Australia, too, went through a FE boom, but it wasn’t as advanced. The FE boom left Australia over-geared and, with the resultant weight of money, overvalued. But not overinvested. Had the cycle run its course, we would have oversupplied markets, but we were too slow into the game. In that sense, the GFC did us a favour, curtailing investment before we had a chance to oversupply.

For investment markets, of course, the three Os – overgearing, overinvestment, oversupply – constitute the major element of market risk. The first two can be solved with a financial market correction, and that’s what has happened in Australia. The third is more difficult and takes longer to unwind, and that’s what is happening in many other developed economies.

In Australia, the GFC triggered a correction, removing the above three elements of market risk. Market risk is now low, not high. With limited bad debts, Australian banks remain strong. We had a credit squeeze, not a financial crisis.

Yet debt and equity markets are both super-sensitive to perceived risk, affecting financing and constraining recovery.

The banks still want to reduce exposure to risk, and particularly to property, even at now much lower gearing levels. And the regulators are stress testing for another one-in-20-year event. That doesn’t make sense. We’ve just had the one-in-20-year event, and the preconditions that caused it are gone. Meanwhile, for small business and property markets, rationing and high cost of funds is creating a substantial difficulty.

In equity markets, the flight to fixed interest is understandable – but not sensible – in behavioural terms, with no one wanting to stick their neck out and take a position.

Again, the GFC correction reduced market risk – it is now low, not high. The horse has bolted and they’re shutting the stable door, effectively preventing it from coming back in. Gearing has come back to reasonable levels. Prices are no longer overvalued. And, with the collapse of development finance, the risk is of underinvestment, not overinvestment. Both debt and equity markets are misreading risk.

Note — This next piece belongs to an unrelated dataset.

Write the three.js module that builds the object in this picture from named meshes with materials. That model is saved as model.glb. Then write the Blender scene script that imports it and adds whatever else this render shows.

‘To me, asset markets present an extraordinarily low- risk, high-return proposition’

Some might argue that delaying recovery by constraining finance is, given the strength of the economy, a good thing. I would disagree. The current underinvestment, and the shortages that it will cause as demand recovers, is just setting us up for the next boom.

Meanwhile, the Australian economy has rebounded. Employment has grown strongly, boosting household income. Consumers have regained confidence but remain cautious on expenditure, careful about again letting go of the purse strings. They will spend more as the recovery proceeds. Private investment remains weak, but will now start to recover. The residential recovery has begun. Buoyant minerals prices and profitability have sustained mining incomes and expenditure, with the next round of minerals projects set to boost activity. Non-residential building will be slower to recover, with financial constraints, plus a hangover of the GFC-induced price correction, leaving prices below replacement cost levels. But solid demand in the face of leasing market shortages will drive up rents and underwrite the next round of building. As public investment winds down, the private sector will take over as the engine of growth. The momentum of the Australian economic recovery will be underwritten by rolling investment cycles.

Meanwhile, the financial markets are still being driven by overseas conditions. Day-to-day movements in sharemarkets follow the US lead. Yet the prospects are quite different. In the press, and in commentary on the economy, fear rules. Fear of sovereign debt problems. Fear of a US double dip. How do those problems affect Australia? The answer is – very little. Australia is an Asian economy now. Exports into Asia are heading up towards 80 per cent of total. And Asia is strong. At some stage, both financial markets and economic commentary will have to disconnect from the US.

For Australia, the medium-term outlook is strong. We’re looking at growth averaging 3.5 per cent over the next five years.

Our problems will be problems of prosperity rather than austerity. It won’t be long before capacity and labour constraints in the face of solid demand lead to demand-inflationary pressure and tightening monetary policy. For asset markets currently underinvesting, that means tight supply, rising incomes and capital growth.

There are risks, but they come later. The next five years of solid growth are pretty much locked in.

To me, asset markets present an extraordinarily low-risk, high-return proposition. And my pick of markets is commercial property. I can’t remember a time, not even at the depths of the 1990s recession, when property was a better prospect.

Dr Frank Gelber is director and chief economist of BIS Shrapnel.